## Task instructions
What follows is a set of records, each of which is to be written out exactly.

## Provided data
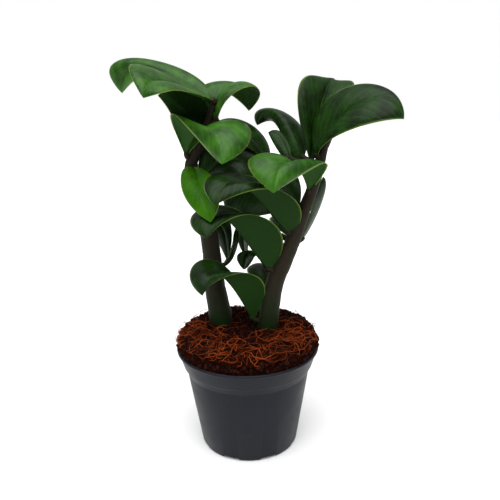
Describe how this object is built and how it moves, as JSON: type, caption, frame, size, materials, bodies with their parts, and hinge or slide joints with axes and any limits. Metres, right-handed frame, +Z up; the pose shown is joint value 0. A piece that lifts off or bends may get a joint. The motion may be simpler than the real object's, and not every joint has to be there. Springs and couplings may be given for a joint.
{
  "type": "dwarf zz plant in a nursery pot",
  "caption": "Compact potted zz plant with thick upright stems and short broad curling leaflets, in a tapered dark grey nursery pot heaped with coir.",
  "frame": {"origin": "middle of the pot's underside, on the surface that it stands on", "axes": "+Z up along the pot's axis; -Y towards the viewer of the picture; +X to the viewer's right"},
  "size_m": [0.2297, 0.1377, 0.3228],
  "materials": {
    "pot": "injection-moulded recycled polypropylene, satin slate grey",
    "coir": "loose moist coir and peat with bare fibres, matte",
    "leaf": "living waxy leaf, dark green with a soft gloss",
    "stem": "living fleshy stem, brown over green, satin"
  },
  "bodies": {
    "root": {"pot": "pot", "soil": "coir", "frond_left": "leaf", "frond_right": "leaf"}
  },
  "joints": []
}
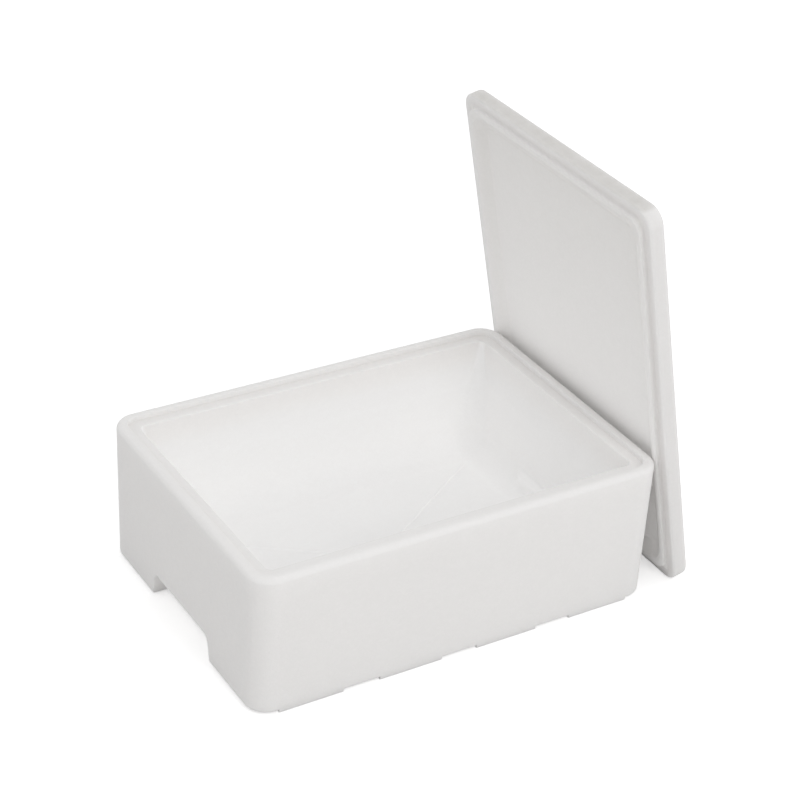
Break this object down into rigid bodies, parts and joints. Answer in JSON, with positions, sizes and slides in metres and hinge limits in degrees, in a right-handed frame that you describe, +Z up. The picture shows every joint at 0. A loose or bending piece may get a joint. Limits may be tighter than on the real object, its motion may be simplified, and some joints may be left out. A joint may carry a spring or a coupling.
{
  "type": "insulated foam box",
  "caption": "Thick-walled white moulded foam box with hand holds and base bars, its lid, with a ridge that seats inside the rim, standing on edge and leaning on the rim.",
  "frame": {"origin": "middle of the tub's base, on the ground it stands on", "axes": "+X along the tub's long side, towards the standing lid; +Y across the tub; +Z up"},
  "size_m": [0.613, 0.39, 0.5391],
  "materials": {
    "tub_foam": "matte moulded bead foam",
    "lid_foam": "matte moulded bead foam"
  },
  "bodies": {
    "root": {"tub": "tub_foam", "lid": "lid_foam"}
  },
  "joints": []
}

## Task output
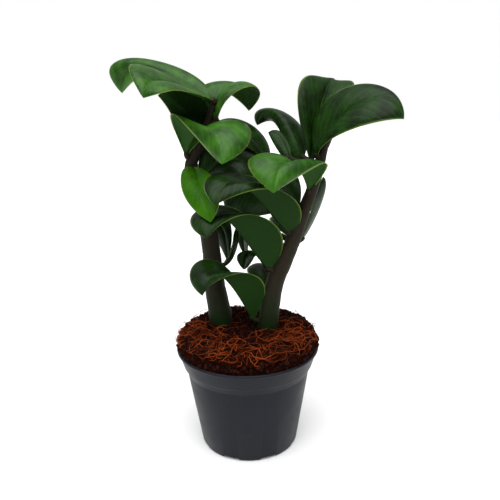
Describe how this object is built and how it moves, as JSON: type, caption, frame, size, materials, bodies with their parts, and hinge or slide joints with axes and any limits. Metres, right-handed frame, +Z up; the pose shown is joint value 0. A piece that lifts off or bends may get a joint. The motion may be simpler than the real object's, and not every joint has to be there. Springs and couplings may be given for a joint.
{
  "type": "dwarf zz plant in a nursery pot",
  "caption": "Compact potted zz plant with thick upright stems and short broad curling leaflets, in a tapered dark grey nursery pot heaped with coir.",
  "frame": {"origin": "middle of the pot's underside, on the surface that it stands on", "axes": "+Z up along the pot's axis; -Y towards the viewer of the picture; +X to the viewer's right"},
  "size_m": [0.2297, 0.1377, 0.3228],
  "materials": {
    "pot": "injection-moulded recycled polypropylene, satin slate grey",
    "coir": "loose moist coir and peat with bare fibres, matte",
    "leaf": "living waxy leaf, dark green with a soft gloss",
    "stem": "living fleshy stem, brown over green, satin"
  },
  "bodies": {
    "root": {"pot": "pot", "soil": "coir", "frond_left": "leaf", "frond_right": "leaf"}
  },
  "joints": []
}
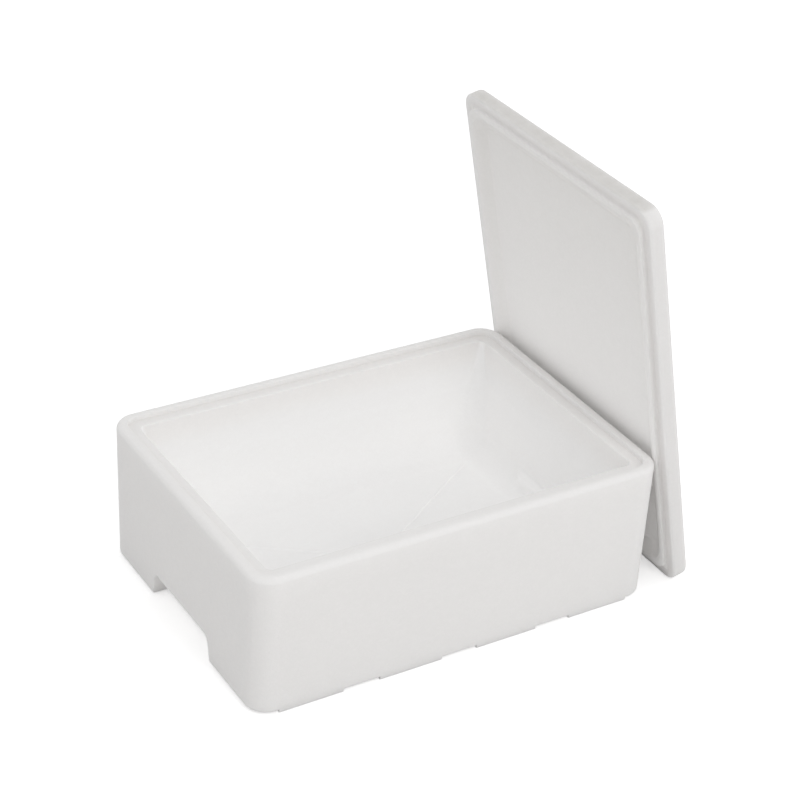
Break this object down into rigid bodies, parts and joints. Answer in JSON, with positions, sizes and slides in metres and hinge limits in degrees, in a right-handed frame that you describe, +Z up. The picture shows every joint at 0. A loose or bending piece may get a joint. Limits may be tighter than on the real object, its motion may be simplified, and some joints may be left out. A joint may carry a spring or a coupling.
{
  "type": "insulated foam box",
  "caption": "Thick-walled white moulded foam box with hand holds and base bars, its lid, with a ridge that seats inside the rim, standing on edge and leaning on the rim.",
  "frame": {"origin": "middle of the tub's base, on the ground it stands on", "axes": "+X along the tub's long side, towards the standing lid; +Y across the tub; +Z up"},
  "size_m": [0.613, 0.39, 0.5391],
  "materials": {
    "tub_foam": "matte moulded bead foam",
    "lid_foam": "matte moulded bead foam"
  },
  "bodies": {
    "root": {"tub": "tub_foam", "lid": "lid_foam"}
  },
  "joints": []
}